Change was in the air. By the time Lilly v. Virginia was decided in 1999, the Court was fractured. The lead opinion was written by Justice Stevens and only got four votes. More importantly, Justice Rehnquist’s concurrence only garnered O’Connor and Kennedy’s votes. Scalia and Thomas both separately concurred proclaiming their allegiance to the vision set down in Thomas’ White concurrence. Then the revolution happened in Crawford. Chief Justice Rehnquist wrote separately to say that he disapproved of overruling Roberts. Though O’Connor joined him, the old guard was clearly deposed. Blackmun and White had left. Kennedy had waffled. And so a new era was ushered in.

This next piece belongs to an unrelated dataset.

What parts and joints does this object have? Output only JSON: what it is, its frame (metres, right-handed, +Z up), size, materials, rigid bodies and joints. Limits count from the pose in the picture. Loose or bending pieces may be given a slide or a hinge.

Now, of course, the pendulum may be swinging back towards the old era. Scalia is clearly worried in Clark that Alito is trying to reinstate the deposed Ohio v. Roberts line to the doctrinal throne. Only Ginsburg is solidly aligned with Scalia at the moment. Only time will tell if Alito’s campaign will win the necessary votes.
Readers interested in taking a deeper dive can to explore the opinions in detail. Hopefully, the maps can help readers navigate the complex doctrine while Casetext can provide a way for folks to annotate and muse about meaning. Before signing off, however, I want to present one final map. It is Map 3 below.
Map 3 is the same as Map 2 except that it adds in Justice Thomas’ post-Crawford opinions. Although many might find Thomas’ solo efforts quixotic, I have previously suggested that he has often played the swing-vote role in this area. Moreover, as shown above, Thomas’ concurrence in White exerted a an important influence on the doctrine’s development. Love him or hate him, the man deserves some props. And sometimes it is the quietly consistent voices that can take command of a doctrine and shape its destiny.